Когда папа страдал головной болью, в кабинете ставилась походная кровать, все шторы опускались, и он ложился, прикрытый только своей шинелью. Никто не смел тогда войти, покуда он не позвонит. Это длилось обычно двенадцать часов подряд. Когда он вновь появлялся, только по его бледности видно было, как он страдал, так как жаловаться было не в его характере. Хотелось [ес]ли ему несколько рассеяться между работой, он вызывал к себе Орлова или Эдуарда Адлерберга. Орлов был брат Жюли Барановой и товарищ его детских игр. Его вид был мне знаком с детства, но, в конце концов, я совершенно его не знала, никогда не обменялась с ним ничем, кроме самых банальных слов.

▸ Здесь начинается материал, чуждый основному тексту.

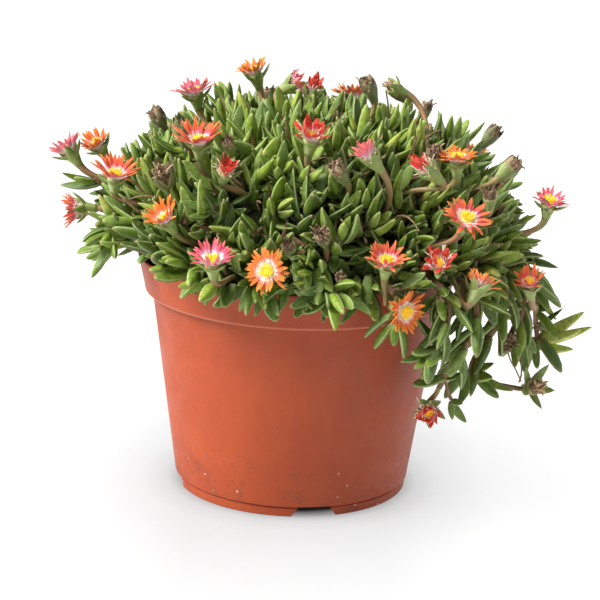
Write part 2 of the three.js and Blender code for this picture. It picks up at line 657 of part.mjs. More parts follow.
// Cores and bare stems
const parts = coreSolids().map((core, clump) => [
  note(clump, "core", core),
  note(clump, "core", solidOf(stemGeometry(clump))),
]);

// Blooms and spent heads on their stalks
function standOnStalk(name, geometry, material, clump, stem, root, firstWay, seat, face, lobeAngle) {
  parts[clump].push(note(clump, stem, solidOf(stalkGeometry(root, firstWay, seat, face, lobeAngle))));
  const set = setAt(geometry, seat, face);
  note(name, name, solidOf(set));
  addMesh(name, set, material);
}

function growFromMound(name, geometry, material, spot, lobeAngle) {
  const heading = direction(spot.azimuth, spot.elevation);
  const clump = clumpOf(heading);
  const rooted = keptInside(direction(spot.azimuth, Math.max(spot.elevation, 9)), clump, 3);
  const normal = moundNormal(rooted);
  const root = moundPoint(CORE_RADII, rooted).addScaledVector(normal, -4);
  const face = direction(...spot.facing);
  const middle = moundPoint(TIP_RADII, heading).addScaledVector(heading, spot.rise);
  const seat = middle.addScaledVector(face, -2 - 5 * Math.sin(lobeAngle * RADIANS));
  standOnStalk(name, geometry, material, clump, name, root, normal, seat, face, lobeAngle);
}

BLOOMS.forEach((bloom, i) => {
  const name = "bloom_" + twoDigits(i);
  growFromMound(name, bloomGeometry(bloom), COLOURS[bloom.tone], bloom, bloom.raised - 12);
});
SPENT_HEADS.forEach((head, i) => {
  growFromMound("spent_head_" + twoDigits(i), spentHeadGeometry(), COLOURS.spent, head, 64);
});

// Reaching stems, each from the core's edge: bare at first, then with leafy joints out to its end
TRAILS.forEach(({ route, joints: count, last, bloom }, trail) => {
  const curve = new THREE.CatmullRomCurve3(route.map((point) => new THREE.Vector3(...point)));
  const node = clumpOf(curve.getPoint(0).sub(MOUND_CENTRE).divide(CORE_RADII).normalize());
  const outward = curve.getPoint(0.5).sub(MOUND_CENTRE);
  const sideways = new THREE.Vector3(-outward.y, outward.x, 0).normalize();
  const stem = "trail " + trail;
  if (bloom) {
    const name = "bloom_" + twoDigits(BLOOMS.length);
    standOnStalk(name, bloomGeometry(bloom), COLOURS[bloom.tone], node, stem, curve.getPoint(1),
      curve.getTangent(1), new THREE.Vector3(...bloom.at), direction(...bloom.facing), bloom.raised - 12);
  }
  const joints = [0.04, 0.1].map((share) => {
    const axis = curve.getTangent(share);
    return { centre: curve.getPoint(share), axis, spokes: spokesAround(axis, sideways, 0) };
  });
  for (let i = 1; i <= count; i += 1) {
    const share = 0.1 + 0.9 * (i / count);
    const axis = curve.getTangent(share);
    const pair = i === count ? last : TRAIL_PAIR;
    const twist = i * 45 * RADIANS;
    joints.push(leafyJoint(node, stem, curve.getPoint(share), axis, sideways, twist, [pair, pair]));
  }
  parts[node].push(note(node, stem, stemSolid(curve.getPoint(0), joints)));
});

// Shoots over the mound, set out on a golden-angle spiral; the lowest droop over the rim
for (let shoot = 0; shoot < SHOOT_COUNT; shoot += 1) {
  const sine = 1 - ((shoot + 0.5) / SHOOT_COUNT) ** SHOOT_CROWDING * (1 - SHOOT_LOWEST);
  const azimuth = shoot * 137.508 + 6 * (random() - 0.5);
  const rootSine = Math.max(sine, 0.05 + 0.1 * Math.max(0, -Math.cos(azimuth * RADIANS)));
  const heading = direction(azimuth, Math.asin(rootSine) / RADIANS);
  const node = clumpOf(heading);
  const rooted = keptInside(heading, node, 4);
  const normal = moundNormal(rooted);
  const root = moundPoint(CORE_RADII, rooted).addScaledVector(normal, 0.5);
  const level = new THREE.Vector3(-normal.y, normal.x, 0).normalize();
  const droop = (rootSine - sine) * SKIRT_DROOP * (1 - Math.abs(normal.x)) * RADIANS;
  const axis = normal.clone().applyAxisAngle(level, droop)
    .add(direction(360 * random(), 0).multiplyScalar(0.22)).normalize();
  const joint = leafyJoint(node, shoot, root, axis, level, 2 * Math.PI * random(), [LOWER_PAIR, UPPER_PAIR]);
  const solid = stemSolid(root.clone().addScaledVector(axis, -SHOOT_SUNK), [joint]);
  const missed = joint.tips.filter((tip) => !tip).length;
  if (missed > 2 || crosses(solid, (other) => other.node !== node)) continue;
  parts[node].push(note(node, shoot, solid));
}

parts.forEach((solids, clump) => {
  addMesh("leafy_stem_" + twoDigits(clump), singleBody(solids), COLOURS.leaf);
});

export default plant;
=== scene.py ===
# A potted ice plant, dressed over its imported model: a moulded nursery pot full of potting mix, woody
# stems, a mound of fleshy leaves with some stems trailing over the rim, and daisy-like blooms from
# orange to pink and red on green stalks. It is in metres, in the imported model's frame: the pot stands
# on z = 0, on its own axis. Lengths in the tables are millimetres, and MM turns them to metres.
import math
import random

import bmesh
import bpy
import numpy as np
from mathutils import Matrix, Vector, noise


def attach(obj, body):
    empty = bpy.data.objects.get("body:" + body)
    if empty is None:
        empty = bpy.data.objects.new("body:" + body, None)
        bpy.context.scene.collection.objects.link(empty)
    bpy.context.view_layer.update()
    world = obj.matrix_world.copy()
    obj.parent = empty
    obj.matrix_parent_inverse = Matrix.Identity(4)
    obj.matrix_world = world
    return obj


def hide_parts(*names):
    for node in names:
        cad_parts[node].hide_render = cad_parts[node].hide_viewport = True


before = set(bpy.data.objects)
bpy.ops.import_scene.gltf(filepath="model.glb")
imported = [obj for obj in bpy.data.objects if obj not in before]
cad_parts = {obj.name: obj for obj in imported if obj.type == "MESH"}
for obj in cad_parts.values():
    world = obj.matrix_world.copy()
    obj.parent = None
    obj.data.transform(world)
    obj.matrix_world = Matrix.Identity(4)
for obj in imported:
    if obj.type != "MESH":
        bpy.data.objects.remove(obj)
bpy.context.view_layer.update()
MM = 0.001


# Nursery pot: one thin moulding of terracotta-coloured polypropylene, with a flared collar, a foot
# ring, a gutter under its floor, four drain notches and four drain holes. The plastic is satin, a
# little scuffed, and has grit and dried splashes stuck to it near the foot.
POT_HEIGHT = 110
POT_STEPS = 144
WALL_FOOT = (55.4, 5.1)
WALL_TOP = (67.9, 92.7)
COLLAR_FOOT = (71.2, 93.6)
RIM_RADIUS = 75
FIRST_NOTCH = -78  # degrees round the pot
pot_profile = [  # radius and height, from the middle of the underside round to the inside of the floor
    (0, 0), (21.6, 0), (22.2, 0.4), (25, 4.4), (50.8, 4.4), (51.4, 0.4), (51.8, 0),
    (54.0, 0), (54.4, 0.4), (54.6, 3.9), (54.2, 4.3), (54.1, 4.8), WALL_FOOT,
    (61.6, 48.6), WALL_TOP, (68.4, 93.0), (70.8, 93.2), COLLAR_FOOT, (71.5, 94.6), (71.6, 95.8),
    (74.8, 109.5), (74.6, 110), (73.5, 110), (73.2, 109.6),
    (69.8, 95.4), (66.4, 93.4), (53.9, 6.2), (0, 6),
]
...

Он выглядел очень молодцевато, был затянут, как во времена императора Александра I, напудрен и подтянут. Он очень тяготился своей женой, которая была набожной плаксой, он же любил ухаживать. В конце концов, он кончил тем, что попал в руки известной кокотки, расточавшей милости от его имени. Последняя очень вредила ему, лично же – он был безупречен. Папа очень ценил его, так как он был прекрасным и понятливым работником. Мама же его недолюбливала.
Имя Орлова останется неразрывным с царствованием папа. Всегда добродушный, всегда благодушный, он был желанным гостем у нас. Папа постоянно дразнил его и называл «mauvais sujet»[207]. Часто приходилось искать его по крайней мере полчаса, прежде чем сесть за стол. Заботу о собственном доме он предоставил своей жене. Он явно предпочитал наш дом своему собственному, не испытывая при этом никаких угрызений совести. Орлов принадлежал к тому типу русского человека, который сам по себе полон противоречий. Временами он мог совершенно распускаться, не одевался по целым дням, ходил в старых ночных туфлях, не брал в руки ни книги для чтения, ни одной бумаги. Но если дело шло о каком-нибудь поручении, которое давалось ему, – его старание и умение тонко вести самые сложные переговоры не знали себе равных. Во всех положениях он сохранял свободу своего ума, мужество и твердость, при этом не был ни дипломатом, ни солдатом. Он обладал тем, что отмечает русского человека – «готов ко всему, чего потребует царь».